_TASK TO COMPLETE_
Please take the entries below from the first line through the line containing "return material, material.node_tree, shader" and repeat them exactly, leaving out everything after.

_RAW RECORDS_

'''

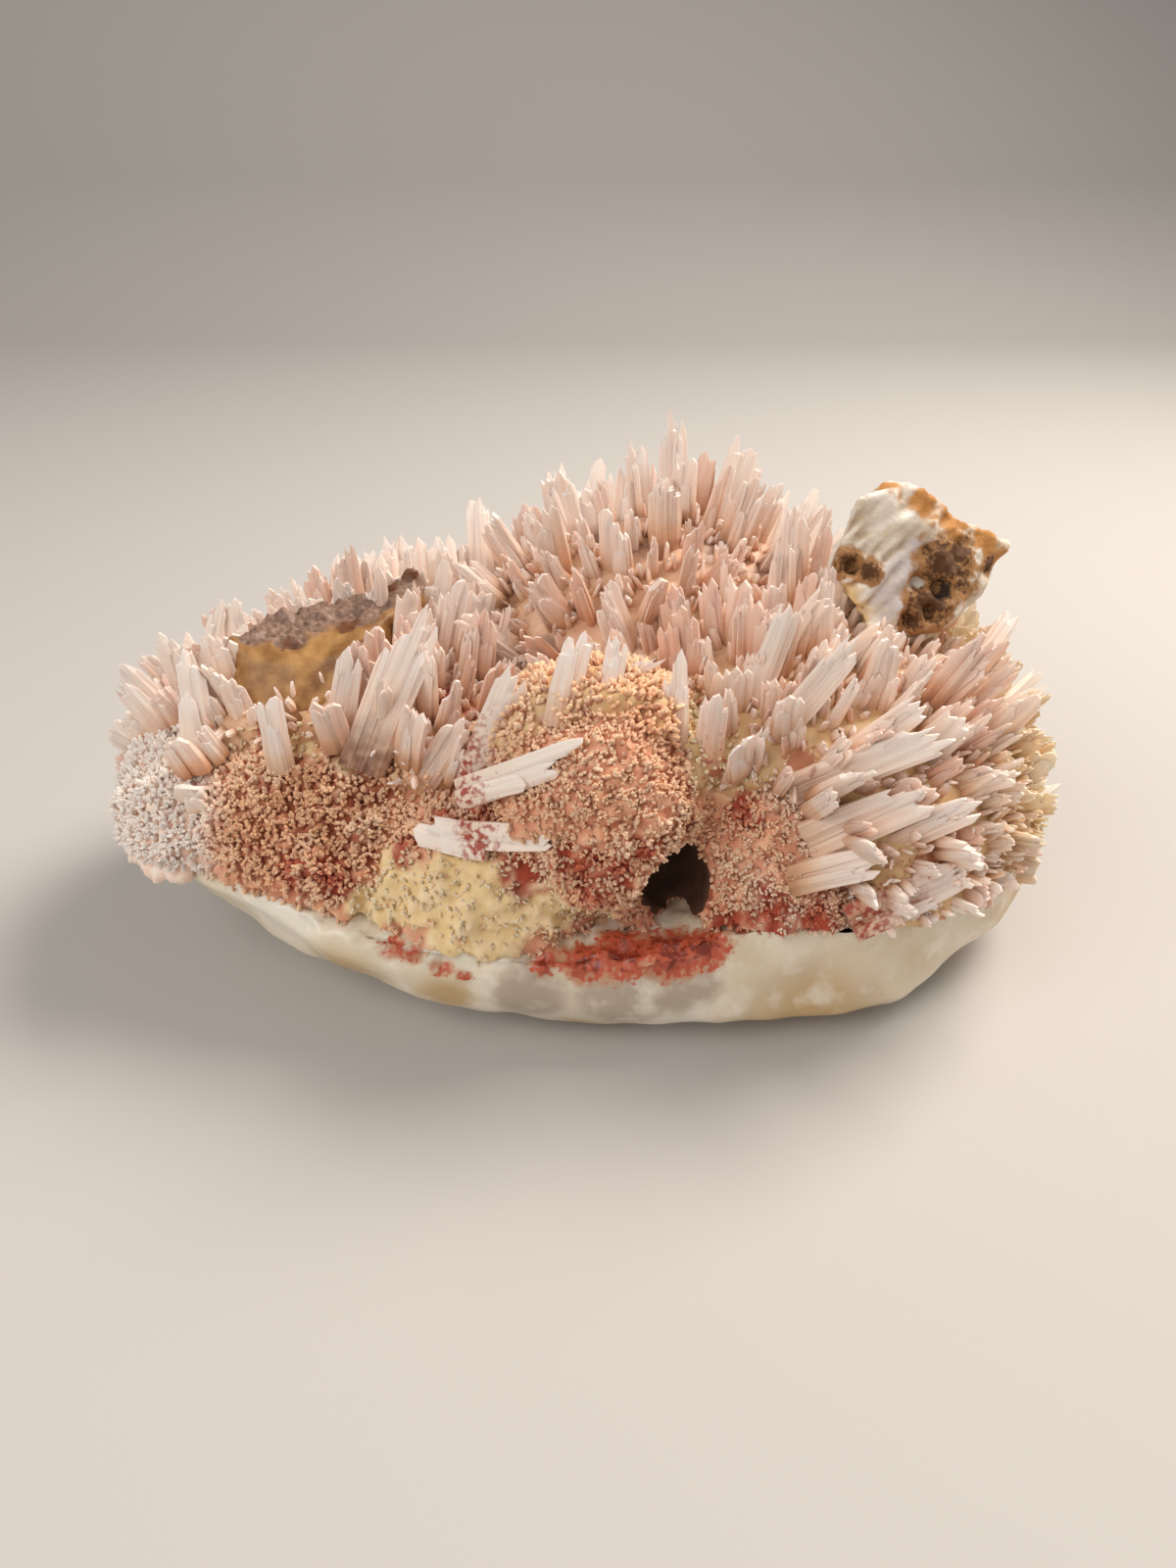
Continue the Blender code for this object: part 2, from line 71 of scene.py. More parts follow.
def add_node(tree, kind, inputs=None, stops=None, **settings):
    """Adds a node. inputs gives its sockets a link, a hex colour or a value.

    stops fills a ramp: its first and last stop, and then the ones between them.
    """
    added = tree.nodes.new(kind)
    for name, value in settings.items():
        setattr(added, name, value)
    for name, value in (inputs or {}).items():
        if isinstance(value, bpy.types.NodeSocket):
            tree.links.new(value, added.inputs[name])
        else:
            added.inputs[name].default_value = linear(value) if isinstance(value, str) else value
    for i, (position, colour) in enumerate(stops or ()):
        ramp = added.color_ramp.elements
        stop = ramp[i] if i < 2 else ramp.new(position)
        stop.position = position
        stop.color = linear(colour)
    return added


def new_material(name, **constants):
    """A Principled material. constants are the sockets that have one value all over."""
    material = bpy.data.materials.new(name)
    material.use_nodes = True
    shader = material.node_tree.nodes["Principled BSDF"]
    shader.inputs["Subsurface Radius"].default_value = PALE_SCATTER
    for socket, value in constants.items():
        shader.inputs[socket.replace("_", " ")].default_value = value
    return material, material.node_tree, shader


def cloudy(tree, size):
    """Noise with lumps of that many millimetres, on Object coordinates."""
    place = add_node(tree, "ShaderNodeTexCoord").outputs["Object"]
    inputs = {"Vector": place, "Scale": 1 / (size * MM), "Detail": CLOUD_DETAIL}
    return add_node(tree, "ShaderNodeTexNoise", inputs).outputs["Fac"]


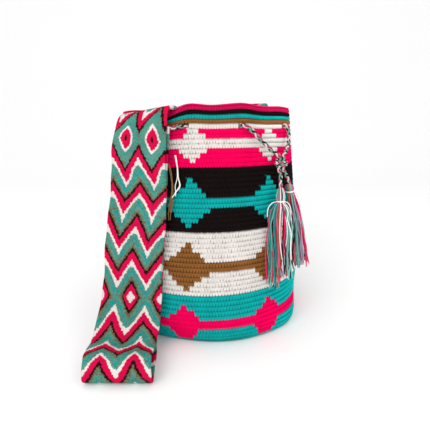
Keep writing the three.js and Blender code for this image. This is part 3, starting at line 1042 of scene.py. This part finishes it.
def crocheted(name, own_rows, extra, seed, shape):
    """The stitches of some rows, and some extra ones, as one piece."""
    stitches = []
    for row in own_rows:
        middle = (row["from"] + row["to"]) / 2
        tall = row["to"] - row["from"]
        for column in range(row["count"]):
            if is_eyelet(row, column):
                continue
            place, out, up = wall_point(stitch_angle(row, column), middle, STITCH_SEAT)
            wide = 2 * math.pi * math.hypot(place[0], place[1]) / row["count"]
            stitches.append((place, out, up, wide, tall, colour_of(row, column)))
    base = stitch_points(name, [*stitches, *extra])
    settings = {"Stitch": shape, "Depth": STITCH_DEEP, "Unevenness": 0.08, "Seed": seed}
    return finish_piece(grown(base, crochet, settings, name), "crochet_yarn")


print("a stitch carries", list(STITCH_FIELDS))


# %% [markdown]
# ## The bag's bands
# The whole bag is one piece of crochet. Here it is made in bands, so that no mesh grows too
# heavy, and the bands meet row to row. The rim ends in a chain of loops that lie on its top.

# %% The rim's chain
def rim_chain():
    """The last round's loops, lying along the top of the rim."""
    loops = []
    for column in range(STITCHES):
        degrees = column * 360 / STITCHES
        place, _, _ = wall_point(degrees, outer_run[-1], 1.9 * MM)
        place[2] += 0.1 * MM
        along = around(degrees + 90, 1.0, 0.0)
        along[2] = 0
        loops.append((place, np.array((0, 0, 1.0)), along, 3.3 * MM, 3.1 * MM, DEEP_PINK))
    return loops


chain = rim_chain()
print("the rim's chain has", len(chain), "loops")


# %% [markdown]
# ## Crocheting the bands
# Each band goes through the tree with a seed of its own.

# %% The bands
bands = {
    "crochet_rim_and_pink_band": ("rim", "tan", "eyelets", "pink"),
    "crochet_dark_band": ("dark",),
    "crochet_white_band": ("white",),
    "crochet_teal_band": ("teal",),
    "crochet_base": ("base",),
}
for number, (name, members) in enumerate(bands.items()):
    own_rows = [row for row in rows if row["band"] in members]
    shape = base_stitch if "base" in members else stitch
    crocheted(name, own_rows, chain if "rim" in members else [], number + 1, shape)
print(len(bands), "bands")

# %% [markdown]
# ## The cloth behind the stitches
# Tapestry crochet carries the colours that aren't showing inside the stitches, so the cloth is
# thick and closed. A plain shell stands for that core: it closes the gaps between the legs in the
# same colour, with painted shade on its outer side where it lies deep between the stitches, and
# its inner side shows the ridges of the rows. Its faces are quads, one column for each stitch and
# two for each row of the side, and it is open where the cord goes through.

# %% The shell's points
SHELL_OUT = 1.75 * MM            # its outer and inner side, under the bag's outer surface
SHELL_IN = 3.1 * MM
RIDGE = 0.8 * MM
KNOB = 0.22 * MM
CORE_PAINTED_SHADE = 0.8                # painted shade on its outer side, which lies deep between the stitches
CARRIED_SHARE = 0.4


def shell_lattice():
    """Outer and inner points from the rim to the base, and the row that each level belongs to."""
    degrees = pulled(np.arange(STITCHES) * 360 / STITCHES)
    stops = []
    for row in rows:
        stops.append((row, row["to"], False))
        if row["band"] != "base":
            stops.append((row, (row["to"] + row["from"]) / 2, True))
    outside, inside = [], []
    knobs = KNOB * np.where(np.arange(STITCHES) % 2, 1, -1)
    for _, run, is_middle in stops:
        inset = SHELL_IN + (RIDGE if is_middle else 0.0)
        outside.append([wall_point(angle, run, SHELL_OUT)[0] for angle in degrees])
        inside.append([wall_point(angle, run, inset + (knob if is_middle else 0))[0]
                       for angle, knob in zip(degrees, knobs)])
    return np.array(outside), np.array(inside), [row for row, _, _ in stops]


lattice = shell_lattice()
print("the shell has", len(lattice[0]), "levels of", STITCHES, "points")

# %% [markdown]
# ## Closing the shell
# Four neighbouring points make a face, on the outer and on the inner side. Where a stitch is
# left out there is no face, and the edges of that gap are joined from side to side, so the
# shell stays closed. A fan of triangles closes it in the middle of the base.

# %% The shell
def core_colour(row, column, rng):
    """The stitch's own yarn, or in the white parts now and then the yarn carried inside."""
    own = colour_of(row, column if row["count"] == STITCHES else 0)
    if own == WHITE and row["band"] in GROUND and rng.random() < CARRIED_SHARE:
        return CARRIED
    return own


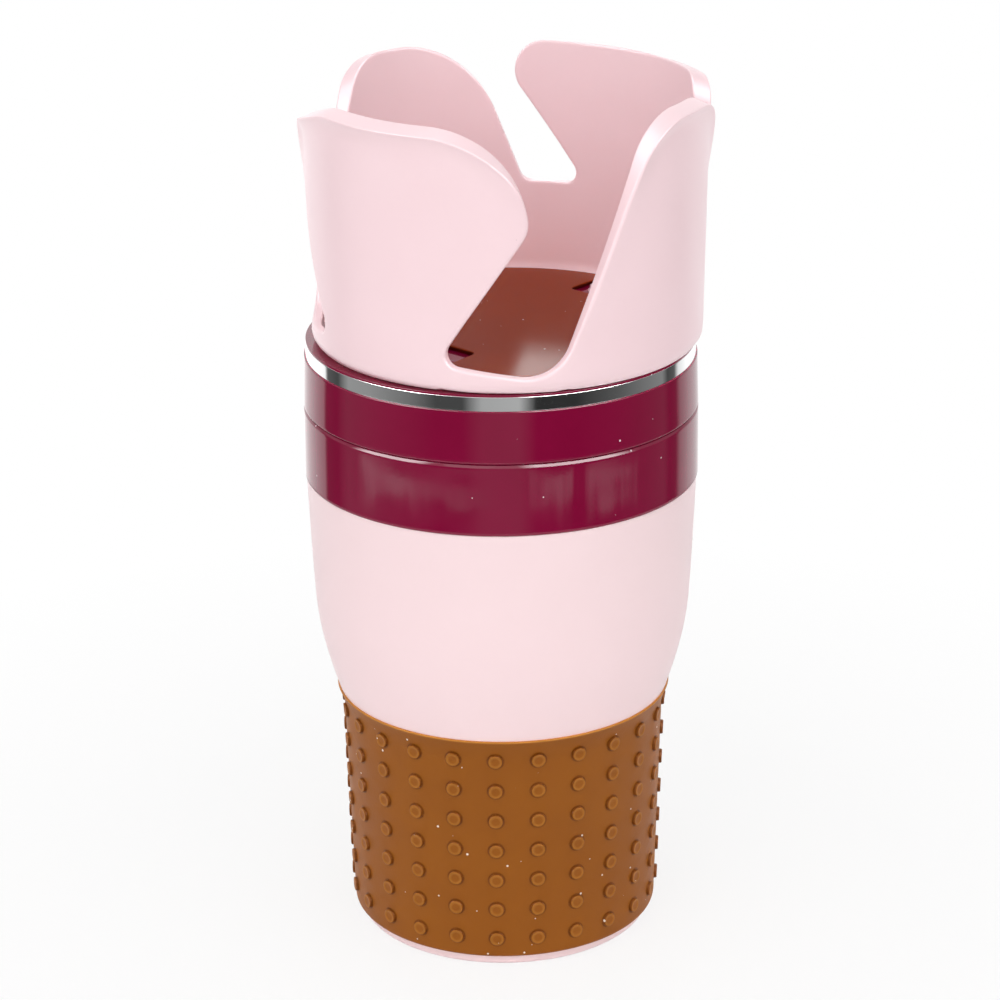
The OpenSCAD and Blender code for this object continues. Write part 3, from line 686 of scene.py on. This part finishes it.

'''

_COMPLETE ANSWER_
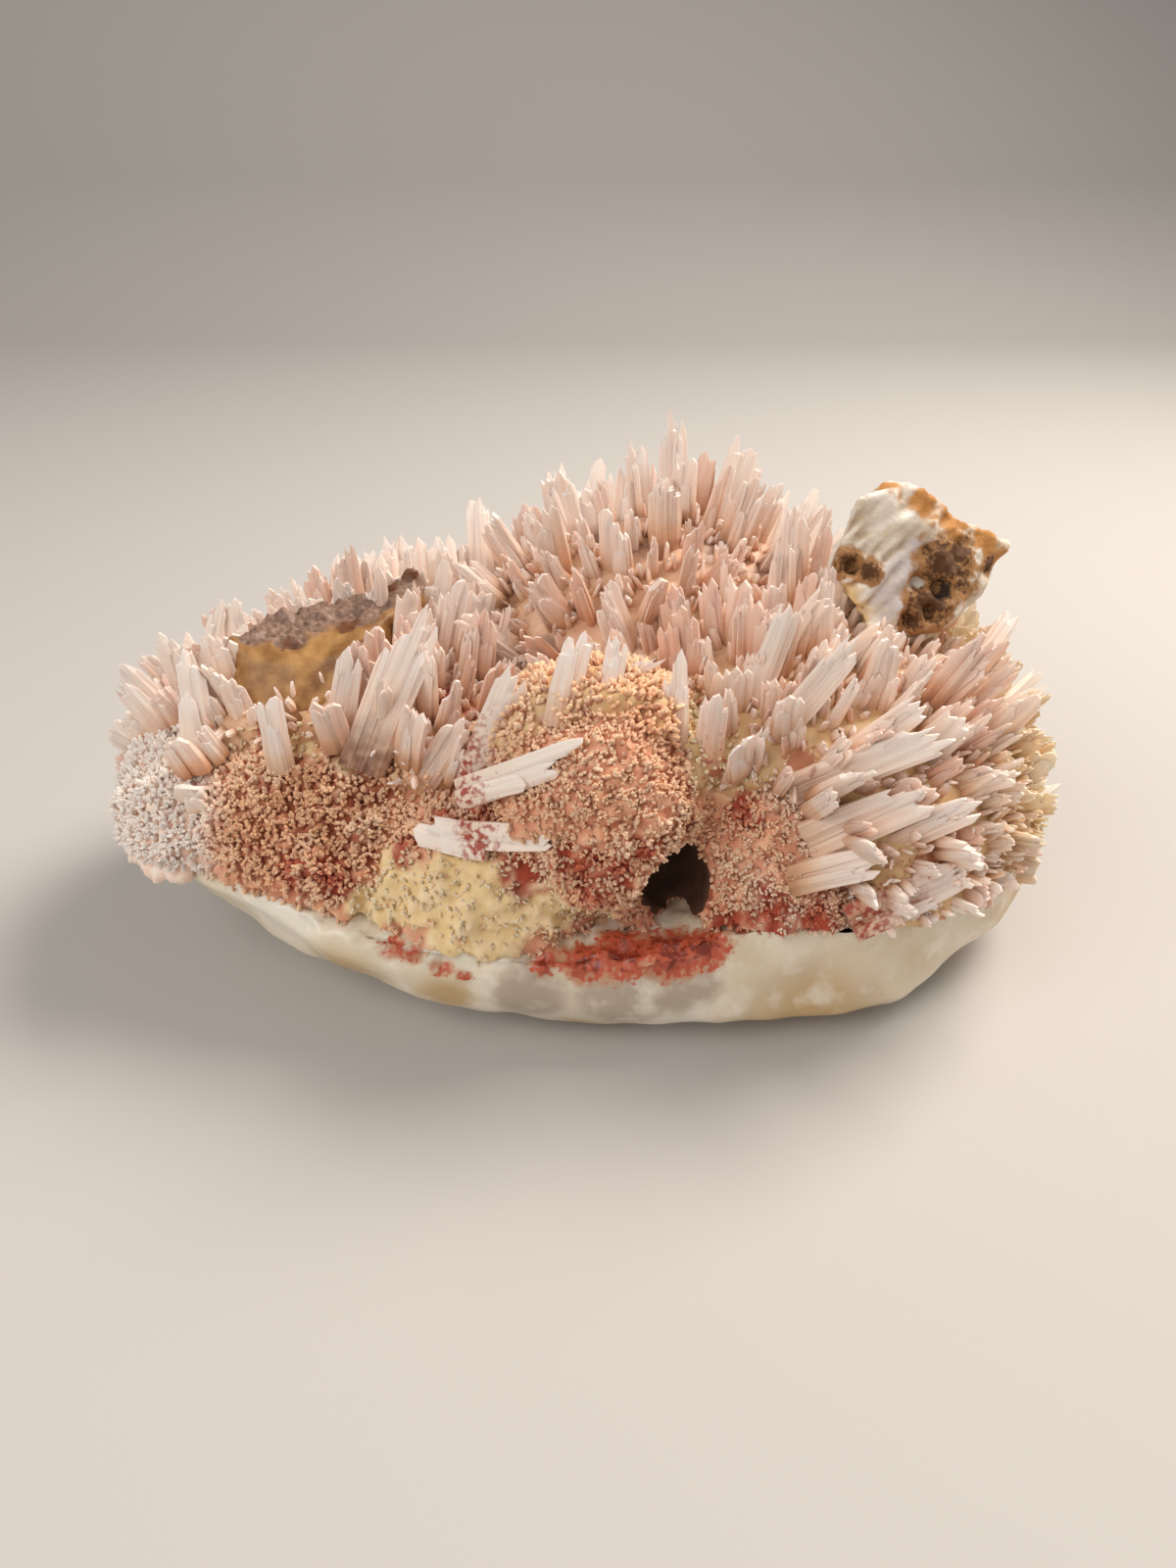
Continue the Blender code for this object: part 2, from line 71 of scene.py. More parts follow.
def add_node(tree, kind, inputs=None, stops=None, **settings):
    """Adds a node. inputs gives its sockets a link, a hex colour or a value.

    stops fills a ramp: its first and last stop, and then the ones between them.
    """
    added = tree.nodes.new(kind)
    for name, value in settings.items():
        setattr(added, name, value)
    for name, value in (inputs or {}).items():
        if isinstance(value, bpy.types.NodeSocket):
            tree.links.new(value, added.inputs[name])
        else:
            added.inputs[name].default_value = linear(value) if isinstance(value, str) else value
    for i, (position, colour) in enumerate(stops or ()):
        ramp = added.color_ramp.elements
        stop = ramp[i] if i < 2 else ramp.new(position)
        stop.position = position
        stop.color = linear(colour)
    return added


def new_material(name, **constants):
    """A Principled material. constants are the sockets that have one value all over."""
    material = bpy.data.materials.new(name)
    material.use_nodes = True
    shader = material.node_tree.nodes["Principled BSDF"]
    shader.inputs["Subsurface Radius"].default_value = PALE_SCATTER
    for socket, value in constants.items():
        shader.inputs[socket.replace("_", " ")].default_value = value
    return material, material.node_tree, shader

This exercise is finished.